__WHAT THIS TASK INVOLVES__
Your task is to extract every line from the material below exactly.

__DATA SECTION__
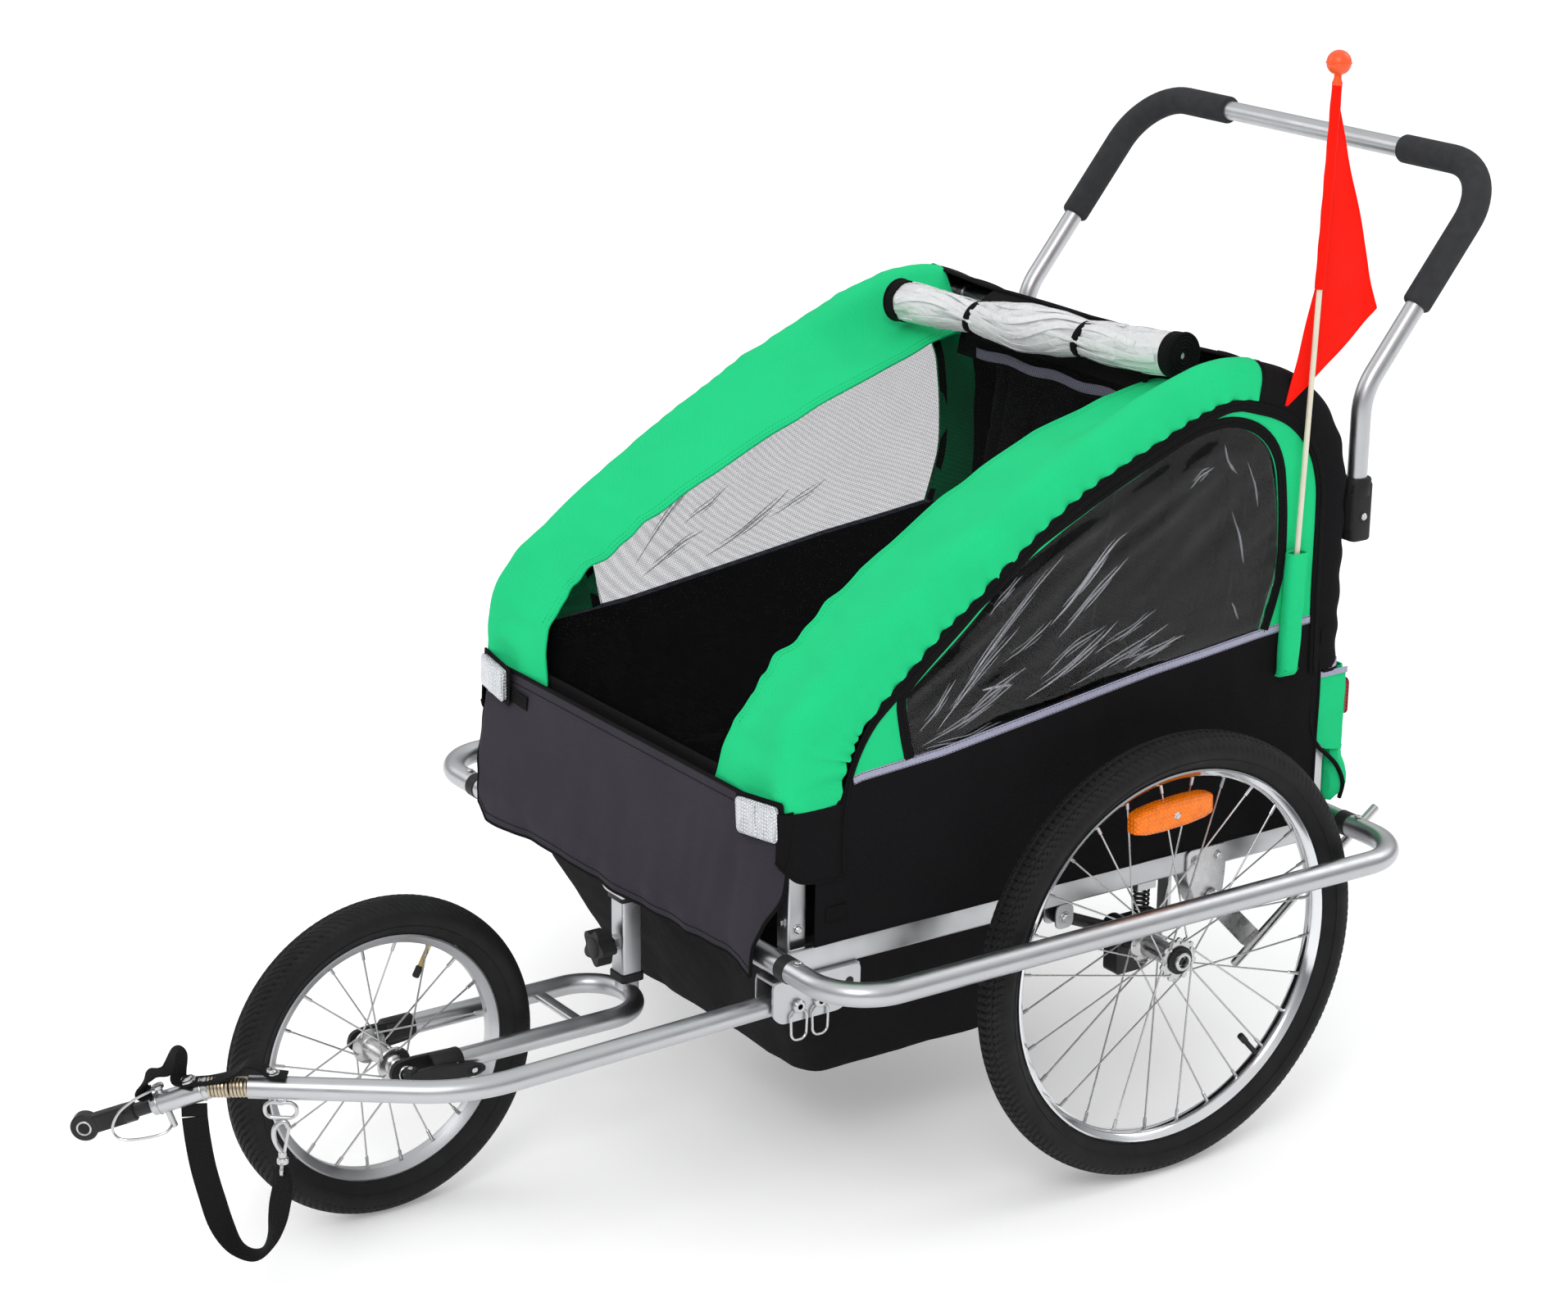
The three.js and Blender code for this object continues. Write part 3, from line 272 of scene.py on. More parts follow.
RUBBER = Look("rubber", (0.009, 0.009, 0.0095), 0.66, **DULL).vary(35, 0.18).grain(1.1, 0.06).grain(9,
        0.1).done(18, 0.16)
GREEN = fabric("green_fabric", (0.016, 0.60, 0.225), 0.8, 1.0, 0.05, 0.0, (0.6, 1, 0.8, 1), 0.04, 0.03)
# A darker copy of the green cloth, used for the stitch lines: painted shade along the seams.
GREEN_SHADED = fabric("green_painted_shade", (0.010, 0.36, 0.14), 0.85, 1.0, 0.05, 0.0, (0.6, 1, 0.8, 1), 0.1,
        0.04)
BLACK_CLOTH = fabric("black_fabric", (0.0060, 0.0054, 0.0062), 0.86, 1.1, 0.07, 0.01, (0.85, 0.8, 1, 1))
SKIRT_CLOTH = fabric("skirt_fabric", (0.036, 0.033, 0.042), 0.8, 1.1, 0.07, 0.04, (0.85, 0.8, 1, 1))
BINDING = fabric("binding", (0.0055, 0.0055, 0.006), 0.9, 1.6, 0.16, 0.01)
WEBBING = fabric("webbing", (0.009, 0.009, 0.0095), 0.82, 1.8, 0.22, 0.02)
SEAT_MESH = fabric("seat_fabric", (0.011, 0.011, 0.012), 0.92, 2.4, 0.3, 0.03)
REFLECTIVE = Look("reflective_tape", (0.36, 0.36, 0.48), 0.45, 0.1, **DULL).vary(4, 0.12).weave(0.8, 0.03,
        0.1).done(6, 0.1)
ORANGE = Look("orange_reflector", (0.96, 0.20, 0.003), 0.22, Coat_Weight=0.15,
        Specular_IOR_Level=0.3).vary(9, 0.14).weave(2.6, 0.25, 0.12).done(5, 0.1)
CLEAR_PRISM = Look("clear_reflector", (0.66, 0.68, 0.72), 0.14, 0.35, Coat_Weight=0.5).vary(3,
        0.2).weave(1.9, 0.35, 0.22).done(3, 0.1)
RED_PRISM = Look("red_reflector", (0.34, 0.008, 0.008), 0.18, Coat_Weight=0.4).vary(5, 0.2).weave(2.2, 0.3,
        0.25).done(4, 0.1)
FLAG_CLOTH = fabric("flag_fabric", (0.93, 0.008, 0.001), 0.6, 0.9, 0.03, 0.0, (1, 0.6, 0.4, 1), 0.05, 0.03)
POLE = Look("pole", (0.72, 0.69, 0.55), 0.5).vary(40, 0.06).grain(2, 0.04).done(12, 0.1)
BRASS = Look("brass", (0.62, 0.45, 0.18), 0.3, 1.0).vary(6, 0.1).grain(0.7, 0.02).done(5, 0.12)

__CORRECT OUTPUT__
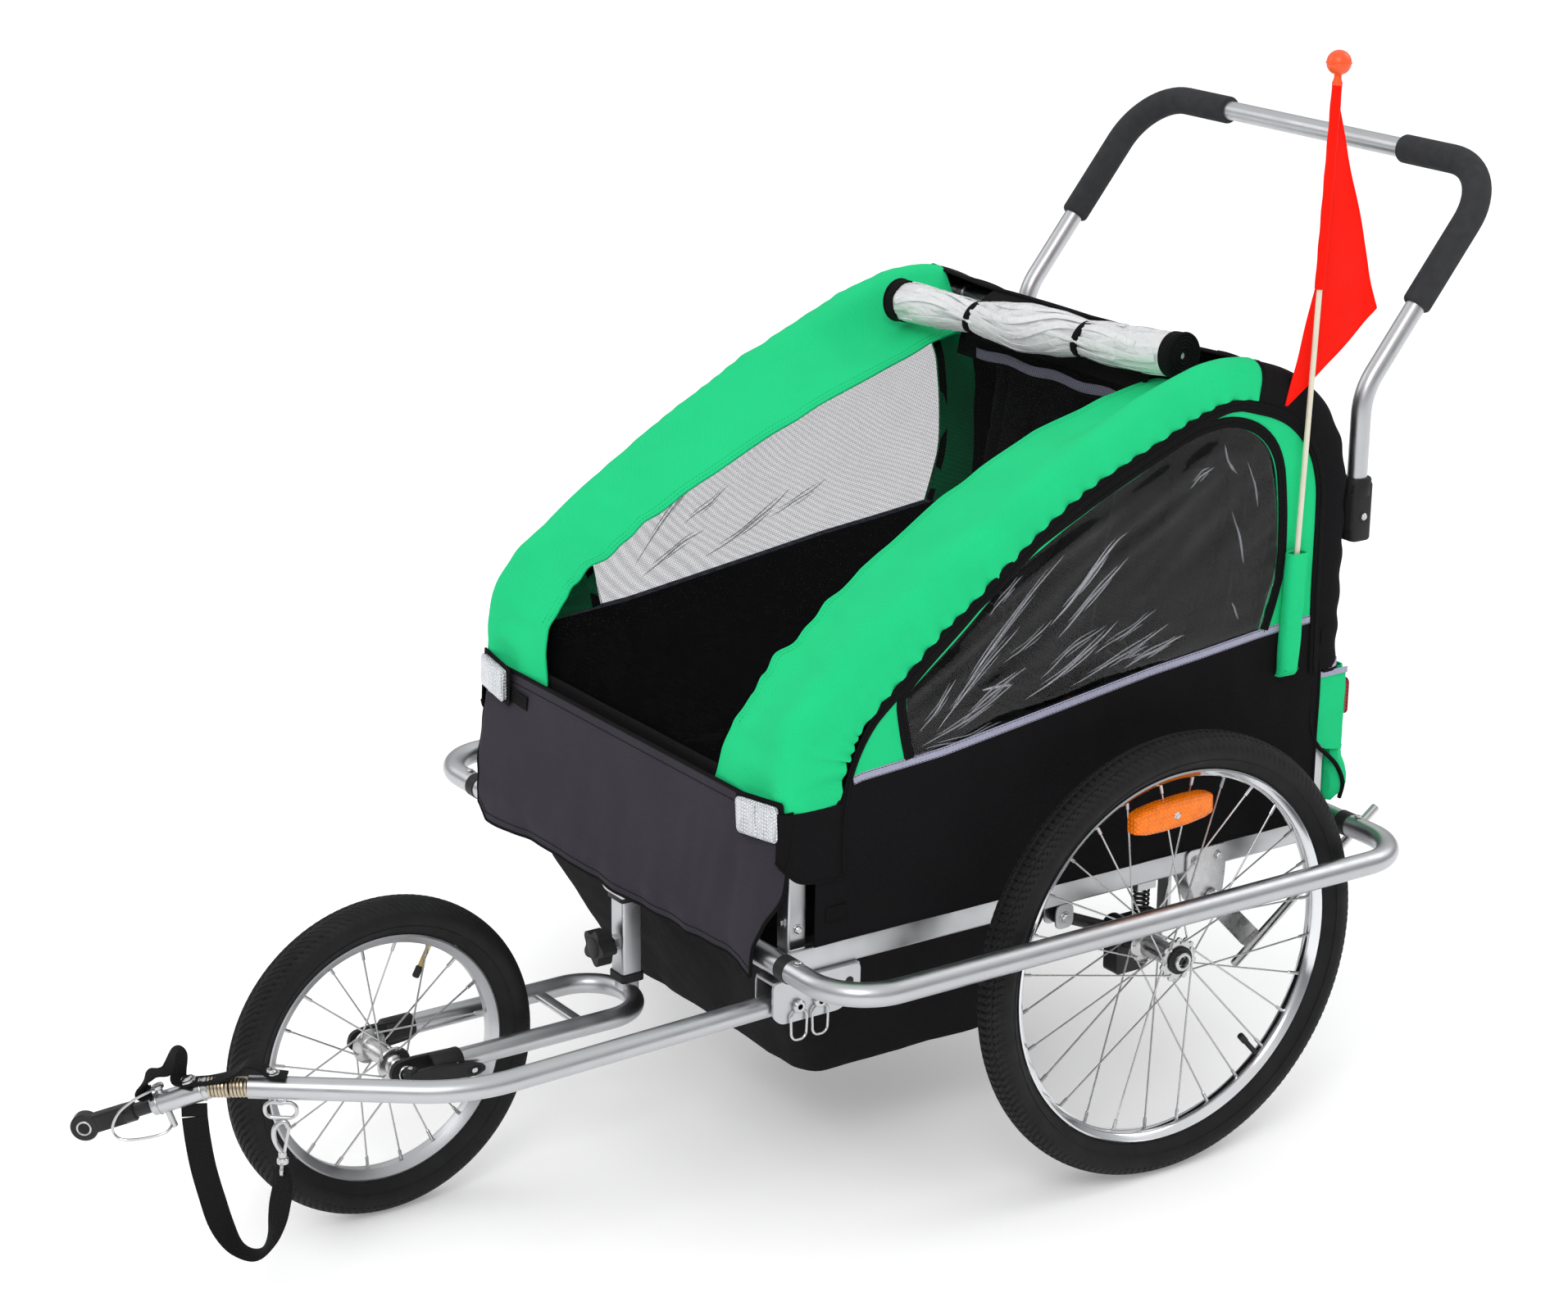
The three.js and Blender code for this object continues. Write part 3, from line 272 of scene.py on. More parts follow.
RUBBER = Look("rubber", (0.009, 0.009, 0.0095), 0.66, **DULL).vary(35, 0.18).grain(1.1, 0.06).grain(9,
        0.1).done(18, 0.16)
GREEN = fabric("green_fabric", (0.016, 0.60, 0.225), 0.8, 1.0, 0.05, 0.0, (0.6, 1, 0.8, 1), 0.04, 0.03)
# A darker copy of the green cloth, used for the stitch lines: painted shade along the seams.
GREEN_SHADED = fabric("green_painted_shade", (0.010, 0.36, 0.14), 0.85, 1.0, 0.05, 0.0, (0.6, 1, 0.8, 1), 0.1,
        0.04)
BLACK_CLOTH = fabric("black_fabric", (0.0060, 0.0054, 0.0062), 0.86, 1.1, 0.07, 0.01, (0.85, 0.8, 1, 1))
SKIRT_CLOTH = fabric("skirt_fabric", (0.036, 0.033, 0.042), 0.8, 1.1, 0.07, 0.04, (0.85, 0.8, 1, 1))
BINDING = fabric("binding", (0.0055, 0.0055, 0.006), 0.9, 1.6, 0.16, 0.01)
WEBBING = fabric("webbing", (0.009, 0.009, 0.0095), 0.82, 1.8, 0.22, 0.02)
SEAT_MESH = fabric("seat_fabric", (0.011, 0.011, 0.012), 0.92, 2.4, 0.3, 0.03)
REFLECTIVE = Look("reflective_tape", (0.36, 0.36, 0.48), 0.45, 0.1, **DULL).vary(4, 0.12).weave(0.8, 0.03,
        0.1).done(6, 0.1)
ORANGE = Look("orange_reflector", (0.96, 0.20, 0.003), 0.22, Coat_Weight=0.15,
        Specular_IOR_Level=0.3).vary(9, 0.14).weave(2.6, 0.25, 0.12).done(5, 0.1)
CLEAR_PRISM = Look("clear_reflector", (0.66, 0.68, 0.72), 0.14, 0.35, Coat_Weight=0.5).vary(3,
        0.2).weave(1.9, 0.35, 0.22).done(3, 0.1)
RED_PRISM = Look("red_reflector", (0.34, 0.008, 0.008), 0.18, Coat_Weight=0.4).vary(5, 0.2).weave(2.2, 0.3,
        0.25).done(4, 0.1)
FLAG_CLOTH = fabric("flag_fabric", (0.93, 0.008, 0.001), 0.6, 0.9, 0.03, 0.0, (1, 0.6, 0.4, 1), 0.05, 0.03)
POLE = Look("pole", (0.72, 0.69, 0.55), 0.5).vary(40, 0.06).grain(2, 0.04).done(12, 0.1)
BRASS = Look("brass", (0.62, 0.45, 0.18), 0.3, 1.0).vary(6, 0.1).grain(0.7, 0.02).done(5, 0.12)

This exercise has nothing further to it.